Emma Watson l’expliquait brillamment, le 20 septembre 2014, lors de son discours à l’ONU pour la campagne He For She : « Nous parlons peu des hommes qui sont prisonniers de stéréotypes liés au genre, mais je sais qu’il y en a, et que le jour où ils parviendront à s’en libérer, la situation des femmes s’en verra spontanément améliorée. Si les hommes n’ont plus besoin d’être agressifs pour se faire accepter, les femmes ne se sentiront plus obligées d’être soumises. Si les hommes n’ont plus besoin de dominer, les femmes n’auront alors pas à être dominées. Les hommes, au même titre que les femmes, ont le droit d’être sensibles. Les hommes, tout comme les femmes, devraient se sentir libres d’être forts… Il est grand temps que nous appréhendions l’égalité comme un spectre, au lieu d’y voir deux idéaux distincts et opposés. »
Je ressens aujourd’hui le besoin de voir des hommes à nos côtés et j’aimerais qu’ils se sentent concernés et qu’ils se battent avec nous parce que, selon moi, le féminisme ne gagnera jamais le combat contre l’inégalité si cette opposition perdure. Aujourd’hui, plus que jamais, j’ai le sentiment que le féminisme mobilise et que les choses sont véritablement en train de changer et d’évoluer. Aujourd’hui, plus que jamais, je veux faire partie de ce combat.

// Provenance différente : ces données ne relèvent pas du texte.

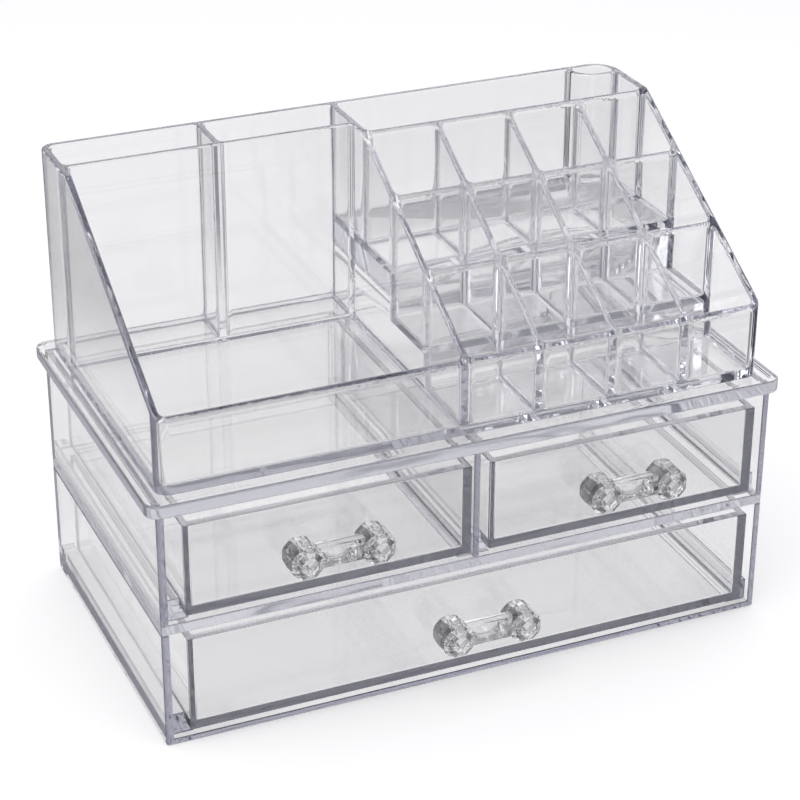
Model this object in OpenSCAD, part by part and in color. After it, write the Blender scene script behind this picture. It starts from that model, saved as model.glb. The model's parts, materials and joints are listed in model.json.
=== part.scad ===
// Clear makeup organizer: a three-drawer case with a flat plate on top,
// and a lift-off tray with brush bins, an open tray, a stepped lipstick rack and a pen tube.
// Millimetres. The origin is the centre of the underside, the drawers open towards -Y.

/* [Case] */
// Width of the drawer case
case_w = 233; // [200:1:300]
// Depth of the drawer case
case_d = 131; // [110:1:180]
// Height of the lower drawer bay's shell, up to the shelf
lower_shell_h = 44.5; // [38:0.5:70]
// Height of the upper drawer bay's shell, from the shelf to the top plate
upper_shell_h = 42.5; // [36:0.5:70]
// Thickness of the case's side and back walls
case_wall = 2.7; // [2:0.1:4]
// Thickness of the case's floor
case_floor_t = 2.4; // [1.6:0.1:4]
// Thickness of the shelf between the two shells
shelf_t = 4; // [3:0.5:6]
// Radius of the case's upright corners
case_corner_r = 1.2; // [0.6:0.1:5]
// Thickness of the wall between the two upper drawers
divider_t = 2.4; // [1.6:0.1:4]

/* [Top plate] */
// How far the plate reaches past the case at each side
plate_side_reach = 3.5; // [0:0.5:8]
// How far the plate reaches past the case at the front and the back
plate_front_reach = 2.5; // [0:0.5:8]
// Thickness of the plate under the tray
plate_t = 4; // [3:0.5:8]
// Width of the raised rim round the plate
rim_w = 3; // [2:0.5:5]
// Height of the raised rim above the plate
rim_h = 1; // [0.5:0.1:3]
// Radius of the plate's corners
plate_corner_r = 5; // [4:0.5:10]

/* [Runners] */
// Height of the runners that carry a drawer
runner_h = 4; // [2:0.5:6]
// Width that a runner reaches in from its wall
runner_w = 7.6; // [7:0.2:12]
// Height of the guide that stands on a runner beside the drawer
guide_h = 4; // [2:0.5:8]
// How far the runners' front ends stand back from the case's front
runner_setback = 3; // [1:0.5:10]

/* [Drawers] */
// Clearance under a drawer and beside it, at the runners and guides
slide_gap = 0.3; // [0.2:0.1:0.6]
// Gap between a drawer's side and the case's side wall
side_gap = 5.2; // [3:0.1:8]
// Gap between an upper drawer and the plane in the middle of the case
middle_gap = 3.5; // [3:0.1:6]
// Gap between an upper drawer's top and the plate
upper_top_gap = 3.7; // [1:0.1:6]
// Gap between the lower drawer's top and the shelf
lower_top_gap = 1.3; // [1:0.1:6]
// Thickness of a drawer's sides
drawer_side_t = 3.2; // [1.6:0.1:4]
// Thickness of a drawer's back and floor
drawer_wall = 2; // [1.6:0.1:3]
// Thickness of a drawer's front
front_t = 4.5; // [3:0.1:6]
// How far a closed drawer's front stands out of the case
front_proud = 3.1; // [1:0.1:6]
// Gap behind a closed drawer, up to the case's back wall
back_gap = 2.8; // [1:0.1:8]
// Radius of the upright corners inside a drawer
drawer_corner_r = 1.6; // [1:0.1:4]

/* [Handles] */
// Width of a gem knob across its flats
knob_w = 12.7; // [9:0.1:16]
// Width of the flat table on a knob's face
knob_table_w = 8.2; // [4:0.1:8.6]
// Width of a knob's foot where it is bonded to the drawer
knob_foot_w = 8; // [5:0.1:8.6]
// Length of the tapered foot behind a knob's girdle
knob_foot_l = 2.6; // [1:0.1:5]
// Length of a knob's straight girdle
knob_girdle_l = 9.8; // [9.5:0.1:14]
// Length of the bevelled crown in front of the girdle
knob_crown_l = 2.6; // [1:0.1:5]
// Distance between the two knobs of a handle
knob_pitch = 26; // [22:0.5:60]
// Diameter of the round bar between the knobs
bar_d = 9; // [6:0.1:9]
// Depth of the pocket in a knob that the bar's end sits in
bar_socket = 2; // [1:0.1:4]

/* [Tray] */
// Height of the tray
tray_h = 80; // [66:1:120]
// Gap between the tray and the plate's rim at each side
tray_side_gap = 3; // [0.5:0.5:12]
// Gap between the tray and the plate's rim at the front
tray_front_gap = 4.5; // [0.5:0.5:12]
// Gap between the tray and the plate's rim at the back
tray_back_gap = 1.5; // [0.5:0.5:12]
// Thickness of the tray's outer walls
tray_wall = 2.8; // [2:0.1:4]
// Thickness of the walls inside the tray
inner_wall = 2.4; // [1.6:0.1:3.2]
// Thickness of the tray's floors
tray_floor_t = 2.5; // [1.6:0.1:4]
// Radius of the tray's outer corners
tray_corner_r = 5; // [4:0.5:9]
// Radius of the tray's outer corner at the pen tube
tube_corner_r = 9.8; // [6:0.1:10]
// Depth of the flat stretch of the tray's rim, in front of its back
flat_rim_d = 32.5; // [20:0.5:45]
// Angle at which the tray's rim slopes down to the front
rim_slope = 30; // [15:1:32]

/* [Bins and rack] */
// Place of the wall between the two brush bins
bin_wall_x = -54.5; // [-70:0.5:-40]
// Place of the wall between the open tray and the rack
rack_wall_x = -2; // [-20:0.5:20]
// Distance from the tray's back to the middle of the brush bins' front wall
bin_d = 23.5; // [18:0.5:30]
// Distance from the tray's back to the middle of the wall behind the top row of the rack
trough_d = 33.7; // [30:0.5:40]
// Distance between the cross walls of the rack's top row
top_row_pitch = 26.2; // [20:0.1:30]
// Distance between the cross walls of the rack's middle row
middle_row_pitch = 29.4; // [20:0.1:32]
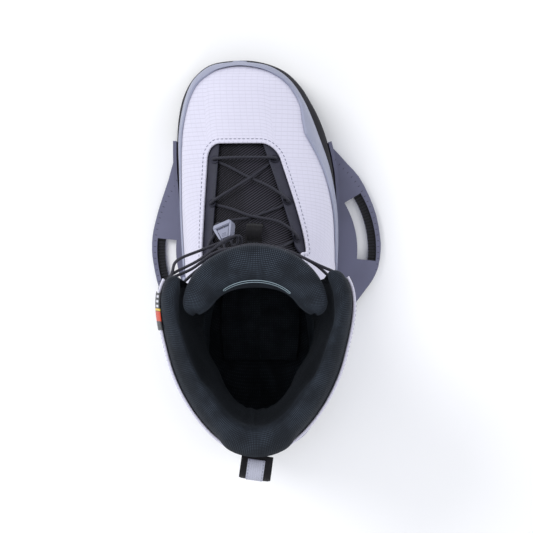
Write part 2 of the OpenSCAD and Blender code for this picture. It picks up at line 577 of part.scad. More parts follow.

Je veux me battre, aussi longtemps que je le pourrai, pour que les femmes soient respectées au même titre que les hommes, qu’elles puissent vivre librement et en sécurité, où qu’elles soient, où qu’elles veuillent, dans des villes et des pays qui leur appartiennent autant qu’aux hommes. Je veux qu’elles comprennent qu’elles ne sont pas seulement un corps, et surtout, que si elles ont besoin d’être sauvées, elles sont leurs propres héroïnes, qu’elles ont le droit d’avoir de l’esprit, des opinions, des combats.